Prosecutors also said Payne, who was 21 at the time, ignored the instructions of 911 dispatchers who told her to stay at the scene of the initial hit-and-run and not to engage the other driver. After the shooting, a witness recorded a video that appeared to show Payne changing her clothes before police arrived.

Parts of the timeline are not clear due to inconsistencies in Payne’s account of what transpired that day, prosecutors have noted.

“She has yet to tell a consistent story about what happened. Every time she told the story in her interview, it changed. It was different here. It was different in the back of the patrol car because she accepts no responsibility for her own actions,” Chief Assistant DA Bonnie Smith told the judge.

Throughout the trial, Payne’s attorney, Matt Tucker, argued that the inconsistencies were in the witness testimony and insisted his client was only trying to help by getting Herring’s tag number. He said when she got out of her car to confront Herring, she simply wanted to tell him to return to the scene of the crash, but there was a struggle over the gun and, according to Payne, Herring shot himself.

Payne took the stand in her own defense during the trial, saying that if she could go back in time to change anything, she would never have tried to help.

“It’s a shame that somebody who has good in her heart is no longer going to want to help anybody because, for lack of a better saying, ‘No good deed goes unpunished,’” Tucker told the judge Friday as he asked for leniency in sentencing.

Multiple family members and friends also took the stand to ask the judge for mercy on Payne’s behalf, saying that her real character is being a caring, respectful young woman. But the prosecution quickly pushed back to argue for the harsher sentence.

“The real Hannah Payne is the person who said, ‘I’m safe, but he ain’t,’” Smith said. “We do not believe, judge, that this is a case where the minimum sentence is appropriate.”

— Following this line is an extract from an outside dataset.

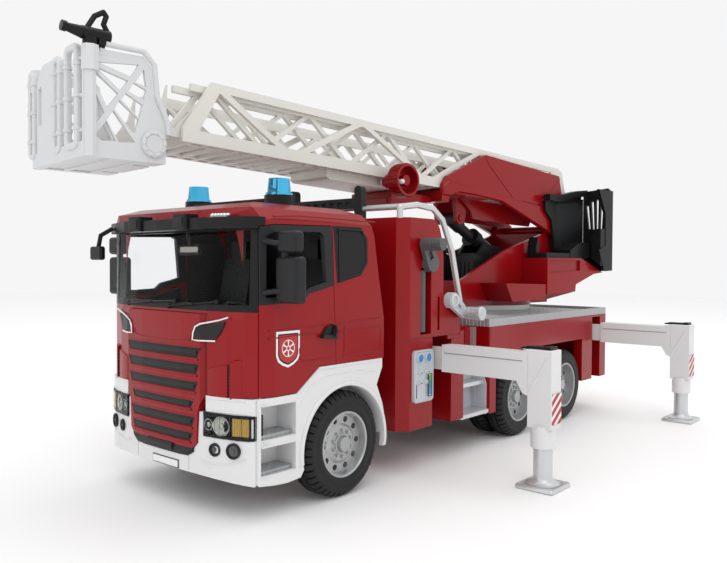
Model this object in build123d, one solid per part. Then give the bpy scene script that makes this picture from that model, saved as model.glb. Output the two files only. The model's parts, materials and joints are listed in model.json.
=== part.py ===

The trial drew a significant amount of public attention and speculation that racism played a part in the motivation that Payne, a white woman, had in pursuing Herring, a Black man. The prosecution, however, underscored that they did not consider racism a factor in the case, noting that Payne had an African-American boyfriend, which precluded them from considering hate as a motivator.

“We never, ever bought race into this matter ... that was too simple to say that it was Black and white,” District Attorney Tasha Mosley said. “We sat in our office for four years — we were having these discussions and trying to figure out why. Only Hannah Payne knows why she did it ... We will never know because she never really told us the truth on the stand. That story kept changing.”

“We’ve certainly debated ... would we be here if the person behind the wheel of that beat-up truck was me? Or someone that looked like me?” said Smith, who is white. “We don’t know that. We’ve certainly had those conversations, but again ... to make it about race was to simplify it too far.”

Nevertheless, death threats have been lodged against both families, and both had to be escorted out of the courthouse through a back door.

“This is ridiculous that we’re having that type of security in this type of case when justice was served,” Mosley said, adding that law enforcement is investigating the threats.

“These families need time to heal, and you’re not helping them heal by threatening their lives. Nobody gets to heal.”